#### [Problem requirements]
Report each line of the data that has "bodies" somewhere in it.
- - - - - - -
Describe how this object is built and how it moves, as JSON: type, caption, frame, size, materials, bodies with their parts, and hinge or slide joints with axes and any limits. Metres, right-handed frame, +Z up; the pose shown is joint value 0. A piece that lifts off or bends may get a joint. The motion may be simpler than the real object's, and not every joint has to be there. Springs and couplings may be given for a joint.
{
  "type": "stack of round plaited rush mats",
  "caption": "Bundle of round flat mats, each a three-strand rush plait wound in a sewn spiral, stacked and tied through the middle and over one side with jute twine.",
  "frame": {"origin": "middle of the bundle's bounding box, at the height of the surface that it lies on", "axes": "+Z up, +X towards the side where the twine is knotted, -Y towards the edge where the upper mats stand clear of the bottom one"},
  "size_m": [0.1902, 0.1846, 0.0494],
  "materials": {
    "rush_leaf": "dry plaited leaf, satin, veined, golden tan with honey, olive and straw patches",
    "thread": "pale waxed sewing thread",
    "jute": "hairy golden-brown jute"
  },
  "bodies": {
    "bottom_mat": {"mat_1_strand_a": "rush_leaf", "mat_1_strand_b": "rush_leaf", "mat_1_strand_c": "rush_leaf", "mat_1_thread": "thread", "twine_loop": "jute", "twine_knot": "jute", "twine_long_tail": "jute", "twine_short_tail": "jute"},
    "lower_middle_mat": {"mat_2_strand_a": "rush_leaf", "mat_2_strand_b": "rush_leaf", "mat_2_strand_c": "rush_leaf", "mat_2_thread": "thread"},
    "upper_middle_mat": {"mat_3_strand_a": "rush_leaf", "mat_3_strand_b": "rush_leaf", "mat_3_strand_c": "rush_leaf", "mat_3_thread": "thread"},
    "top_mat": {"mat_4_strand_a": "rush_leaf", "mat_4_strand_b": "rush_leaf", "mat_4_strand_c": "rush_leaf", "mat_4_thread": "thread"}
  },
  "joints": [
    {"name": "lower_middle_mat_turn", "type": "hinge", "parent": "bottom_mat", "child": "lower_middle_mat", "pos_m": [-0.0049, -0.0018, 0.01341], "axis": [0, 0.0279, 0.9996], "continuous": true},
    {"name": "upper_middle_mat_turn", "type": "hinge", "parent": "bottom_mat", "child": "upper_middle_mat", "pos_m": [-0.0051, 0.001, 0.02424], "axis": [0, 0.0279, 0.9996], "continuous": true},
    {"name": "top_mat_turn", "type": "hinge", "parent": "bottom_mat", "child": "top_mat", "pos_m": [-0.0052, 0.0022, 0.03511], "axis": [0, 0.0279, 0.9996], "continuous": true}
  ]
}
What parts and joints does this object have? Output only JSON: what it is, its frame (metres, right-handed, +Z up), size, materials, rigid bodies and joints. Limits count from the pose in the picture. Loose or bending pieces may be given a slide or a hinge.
- - - - - - -
#### [Exercise solution]
Describe how this object is built and how it moves, as JSON: type, caption, frame, size, materials, bodies with their parts, and hinge or slide joints with axes and any limits. Metres, right-handed frame, +Z up; the pose shown is joint value 0. A piece that lifts off or bends may get a joint. The motion may be simpler than the real object's, and not every joint has to be there. Springs and couplings may be given for a joint.
  "bodies": {
What parts and joints does this object have? Output only JSON: what it is, its frame (metres, right-handed, +Z up), size, materials, rigid bodies and joints. Limits count from the pose in the picture. Loose or bending pieces may be given a slide or a hinge.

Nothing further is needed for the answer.